A text column can consume 10–50× more memory than a number column
A high-cardinality GUID can kill compression completely
A single unnecessary datetime field can double memory footprint

Hence, the optimization process starts with column-level analysis.

3. Remove All Unnecessary Columns from the Fact Table

EY emphasizes a strict rule:

“If a column is not needed for reporting or relationships, REMOVE it before import.”

Based on real EY audit and risk dashboards, 20–40% of fact table columns are unnecessary.

Remove:

Audit columns (CreatedOn, UpdatedOn, InsertUser, etc.)
Free-text fields
Long alphanumeric keys
Description fields
Status description text fields
Unused numeric attributes
Metadata fields

Example SQL Clean-up:


SELECT
    TransactionID,
    DateID,
    ProductID,
    RegionID,
    Amount,
    Quantity
FROM FactSalesRaw;

Removing 10–20 unnecessary columns reduces memory usage dramatically.

4. Reduce Cardinality Wherever Possible

Cardinality = number of unique values in a column.

High-cardinality columns explode memory usage because VertiPaq cannot compress them.

4.1 Convert Text to Integers


SELECT
    EmployeeID,
    RegionID,
    DepartmentID
FROM FactEmployeeSales;

Never import:

Customer Names
Email IDs
Full addresses
Long product names

4.2 Split DateTime into Date + Time Fields

Datetime = very high cardinality.

4.3 Round Numerical Values


ROUND(SalesAmount, 2)

Unique decimal values reduce compression.

5. Use Star Schema — NOT Snowflake Schema

EY strongly enforces star-schema design.

Snowflake schema (normalized) creates:

Multiple relationship joins
More memory footprint
Slower DAX performance

Instead, flatten dimensions wherever possible.

6. Use Aggregation Tables (EY Best Practice)
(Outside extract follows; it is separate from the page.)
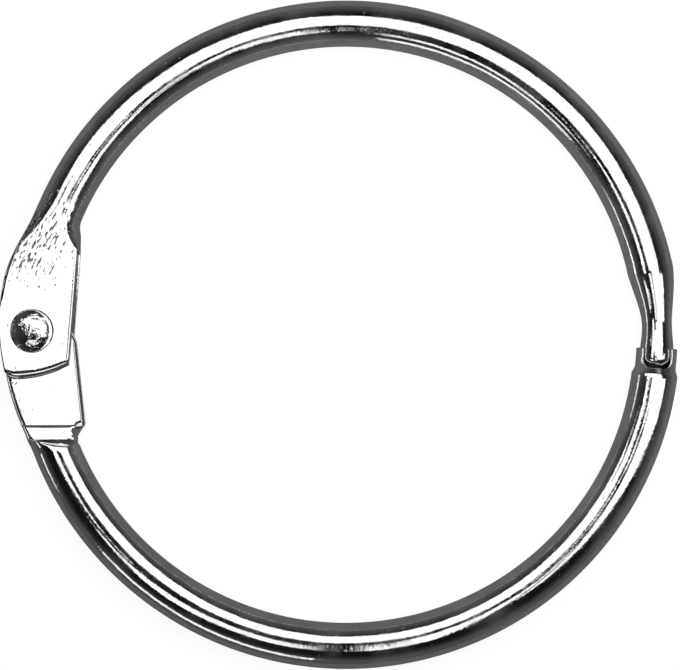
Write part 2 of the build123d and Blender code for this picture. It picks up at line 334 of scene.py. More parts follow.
def make_active(piece: bpy.types.Object) -> None:
    """Selects this object alone."""
    deselect_all()
    piece.select_set(True)
    bpy.context.view_layer.objects.active = piece


def settle(piece: bpy.types.Object) -> None:
    """Moves an object's place, turn and scale into its mesh."""
    make_active(piece)
    bpy.ops.object.transform_apply(location=True, rotation=True, scale=True)


def apply_modifier(piece: bpy.types.Object, kind: str, **settings: object) -> None:
    """Adds one modifier and applies it.

    Args:
        piece: Object that gets the modifier.
        kind: Blender's name for the modifier.
        settings: Values of the modifier's settings.
    """
    make_active(piece)
    modifier = piece.modifiers.new(kind.title(), kind)
    for name, value in settings.items():
        setattr(modifier, name, value)
    bpy.ops.object.modifier_apply(modifier=modifier.name)


def cut_away(piece: bpy.types.Object, cutter: bpy.types.Object) -> None:
    """Cuts a shape out of a piece and removes the cutter."""
    settle(cutter)
    apply_modifier(piece, "BOOLEAN", operation="DIFFERENCE", solver="EXACT", object=cutter)
    bpy.data.objects.remove(cutter)


def round_bar(
    radius: float, low: float, high: float, place: Point, top_radius: float = 0.0
) -> bpy.types.Object:
    """Adds an upright round bar to cut with.

    Args:
        radius: Radius at its foot, in millimetres.
        low: Height of its foot.
        high: Height of its top.
        place: Where its axis stands.
        top_radius: Radius at its top, where it isn't the same as at its foot.

    Returns:
        The bar.
    """
    deselect_all()
    bpy.ops.mesh.primitive_cone_add(
        vertices=96,
        radius1=radius * MM,
        radius2=(top_radius or radius) * MM,
        depth=(high - low) * MM,
        location=(place[0] * MM, place[1] * MM, (low + high) / 2 * MM),
    )
    return bpy.context.object


def close_slits(piece: bpy.types.Object) -> None:
    """Welds the corners along every slit that a bevel or a cut left open in a piece."""
    make_active(piece)
    bpy.ops.object.mode_set(mode="EDIT")
    bpy.ops.mesh.select_mode(type="VERT")
    bpy.ops.mesh.select_all(action="DESELECT")
    bpy.ops.mesh.select_non_manifold()
    bpy.ops.mesh.remove_doubles(threshold=SLIT_REACH * MM)
    bpy.ops.object.mode_set(mode="OBJECT")


class SheetStrip:
    """Strip of sheet that is pulled from section to section, as a rolling mill shapes it."""

    def __init__(self, name: str, row: Row) -> None:
        """Starts the strip from a circle that is cut open and laid along its first section.

        Args:
            name: Name of the finished piece.
            row: Place of every lane of the strip in its first section.
        """
        deselect_all()
        bpy.ops.mesh.primitive_circle_add(vertices=len(row), radius=2 * MM)
        self.piece = bpy.context.object
        self.piece.name = name
        self.piece.data.name = name
        bpy.ops.object.mode_set(mode="EDIT")
        mesh = bmesh.from_edit_mesh(self.piece.data)
        lanes = mesh.verts.layers.int.new("lane")
        mesh.verts.ensure_lookup_table()
        for number, vertex in enumerate(mesh.verts):
            vertex[lanes] = number
        closing = [e for e in mesh.edges if {v[lanes] for v in e.verts} == {0, len(row) - 1}]
        for edge in mesh.edges:
            edge.select_set(edge in closing)
        bmesh.update_edit_mesh(self.piece.data)
        bpy.ops.mesh.select_mode(type="EDGE")
        bpy.ops.mesh.delete(type="EDGE")
        bpy.ops.mesh.select_all(action="SELECT")
        self.place_selected(row)

    def place_selected(self, row: Row) -> None:
        """Moves every selected point to its lane's place in this section."""
        mesh = bmesh.from_edit_mesh(self.piece.data)
        lanes = mesh.verts.layers.int["lane"]
        for vertex in mesh.verts:
            if vertex.select:
                vertex.co = row[vertex[lanes]] * MM
        bmesh.update_edit_mesh(self.piece.data)

    def spin(self, turn: float, count: int) -> None:
        """Spins the selected section about the ring's axis; with no window it turns backwards."""
        bpy.ops.mesh.spin(steps=count, angle=-radians(turn), center=(0, 0, 0), axis=(0, 0, 1))

    def take(self, row: Row) -> None:
        """Selects the section that lies on these places."""
        bpy.ops.mesh.select_all(action="DESELECT")
        mesh = bmesh.from_edit_mesh(self.piece.data)
        lanes = mesh.verts.layers.int["lane"]
        for vertex in mesh.verts:
            goal = row.get(vertex[lanes])
            if goal is not None and (vertex.co - goal * MM).length < 0.002 * MM:
                vertex.select_set(True)
        mesh.select_flush(True)
        for edge in mesh.edges:
            edge.select_set(all(vertex.select for vertex in edge.verts))
        bmesh.update_edit_mesh(self.piece.data)

    def pull(self, rows: list[Row]) -> None:
        """Extrudes the selected section once for each row of places."""
        for row in rows:
            mesh = bmesh.from_edit_mesh(self.piece.data)
            lanes = mesh.verts.layers.int["lane"]
            for edge in mesh.edges:
                if edge.select and not all(vertex[lanes] in row for vertex in edge.verts):
                    edge.select_set(False)
            bmesh.update_edit_mesh(self.piece.data)
            bpy.ops.mesh.extrude_edges_indiv()
            self.place_selected(row)

    def thicken(
        self,
        sheet: float,
        share_at: Callable[[Vector], float] | None = None,
        even: bool = True,
    ) -> bpy.types.Object:
        """Closes the strip's seams and gives it the sheet's thickness, inward.

        Args:
            sheet: Thickness of the sheet.
            share_at: Share of that thickness at a point, in millimetres, where it is thinned.
            even: Whether the sheet keeps its full thickness round tight bends.

        Returns:
            The piece, in object mode.
        """
        bpy.ops.mesh.select_all(action="SELECT")
        bpy.ops.mesh.remove_doubles(threshold=WELD_REACH * MM)
        bpy.ops.mesh.normals_make_consistent(inside=False)
        mesh = bmesh.from_edit_mesh(self.piece.data)
        highest = max(mesh.faces, key=lambda face: face.calc_center_median().z)
        if highest.normal.z < 0:
            bpy.ops.mesh.flip_normals()
        bpy.ops.object.mode_set(mode="OBJECT")
        shares = self.piece.vertex_groups.new(name="sheet")
        for vertex in self.piece.data.vertices:
            share = 1.0 if share_at is None else share_at(vertex.co / MM)
            shares.add([vertex.index], share, "REPLACE")
        apply_modifier(
            self.piece,
            "SOLIDIFY",
            vertex_group="sheet",
            thickness=sheet * MM,
            offset=-1.0,
            use_even_offset=even,
            use_quality_normals=True,
        )
        return self.piece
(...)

Instead of importing the entire 80M+ fact table:

Import a daily aggregated table
Use DirectQuery for detailed views
Combine both with composite models

Example Aggregated Table:


CREATE TABLE FactSalesAgg AS
SELECT
    DateID,
    ProductID,
    RegionID,
    SUM(Amount) AS TotalSales,
    SUM(Quantity) AS TotalQty
FROM FactSales
GROUP BY DateID, ProductID, RegionID;

7. Optimize Data Types

Use TinyInt, SmallInt instead of Int
Use Fixed Decimal instead of Float
Use Date instead of DateTime if possible
Use Boolean instead of Text flags

8. Avoid Calculated Columns in Power BI

Move ALL column logic into:

SQL views
ETL layer
Power Query M

Calculated columns consume RAM for every refresh.
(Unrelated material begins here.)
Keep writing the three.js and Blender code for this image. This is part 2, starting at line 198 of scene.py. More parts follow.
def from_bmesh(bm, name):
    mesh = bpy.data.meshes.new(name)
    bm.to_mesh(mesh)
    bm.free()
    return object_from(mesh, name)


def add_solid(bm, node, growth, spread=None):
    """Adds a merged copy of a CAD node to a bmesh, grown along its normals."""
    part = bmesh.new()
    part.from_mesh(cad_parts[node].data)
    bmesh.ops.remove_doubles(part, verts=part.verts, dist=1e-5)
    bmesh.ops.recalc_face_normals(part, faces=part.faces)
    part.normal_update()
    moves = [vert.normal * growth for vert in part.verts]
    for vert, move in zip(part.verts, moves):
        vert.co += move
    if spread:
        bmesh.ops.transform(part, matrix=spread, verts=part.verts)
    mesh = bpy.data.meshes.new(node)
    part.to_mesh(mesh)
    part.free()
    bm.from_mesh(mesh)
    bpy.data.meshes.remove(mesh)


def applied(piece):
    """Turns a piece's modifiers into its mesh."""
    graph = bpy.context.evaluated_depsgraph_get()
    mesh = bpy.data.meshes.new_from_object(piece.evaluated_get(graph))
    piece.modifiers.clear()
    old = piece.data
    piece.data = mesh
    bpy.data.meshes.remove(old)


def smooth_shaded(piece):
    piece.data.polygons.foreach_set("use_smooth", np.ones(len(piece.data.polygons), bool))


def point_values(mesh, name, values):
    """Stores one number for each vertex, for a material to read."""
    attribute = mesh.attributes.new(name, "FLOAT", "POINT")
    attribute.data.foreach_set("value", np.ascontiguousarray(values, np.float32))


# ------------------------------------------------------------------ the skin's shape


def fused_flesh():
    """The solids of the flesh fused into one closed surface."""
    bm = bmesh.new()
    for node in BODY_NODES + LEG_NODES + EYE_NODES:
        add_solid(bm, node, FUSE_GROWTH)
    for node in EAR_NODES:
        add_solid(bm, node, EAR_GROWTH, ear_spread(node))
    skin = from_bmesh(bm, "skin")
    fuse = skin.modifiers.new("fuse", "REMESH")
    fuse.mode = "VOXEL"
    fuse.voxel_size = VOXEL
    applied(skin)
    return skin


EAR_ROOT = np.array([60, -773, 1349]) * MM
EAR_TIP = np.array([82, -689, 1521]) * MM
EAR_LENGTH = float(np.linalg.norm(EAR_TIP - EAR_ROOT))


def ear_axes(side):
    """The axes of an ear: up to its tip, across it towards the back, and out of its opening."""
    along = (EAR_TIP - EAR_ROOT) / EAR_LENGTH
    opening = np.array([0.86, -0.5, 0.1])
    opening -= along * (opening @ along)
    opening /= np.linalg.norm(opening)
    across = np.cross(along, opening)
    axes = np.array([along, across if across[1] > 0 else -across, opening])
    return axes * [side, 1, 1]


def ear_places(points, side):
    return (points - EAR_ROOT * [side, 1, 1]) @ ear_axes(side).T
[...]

9. Use Incremental Refresh

Import only the last 1–7 days of new data.

Store last 3–10 years of historical data in compressed partitions.

10. Use Selective Column Loading in Power Query

Only import columns referenced:

In visuals
In DAX
In relationships

11. Disable Auto Date/Time


Options → Time Intelligence → Disable Auto DateTime

Auto-generated date tables increase model size drastically.

12. Final Interview-Ready Answer (EY Style)

“To reduce memory footprint for 80M+ row import tables, I start by removing unnecessary columns, reducing cardinality, optimizing data types, and converting text to numeric keys. I design a proper star schema, move calculated column logic to SQL/ETL, use aggregation tables, implement incremental refresh, and disable Auto DateTime. These steps reduce memory usage by 40–80% and significantly speed up refresh performance — critical for EY-scale enterprise models.”

13. Conclusion

Optimizing Power BI’s memory footprint is essential for handling large datasets in EY enterprise analytics. By applying the techniques above — dimension simplification, cardinality reduction, star schema, aggregations, incremental refresh, and VertiPaq tuning — you can deliver fast, scalable models suitable for global audit and finance workloads.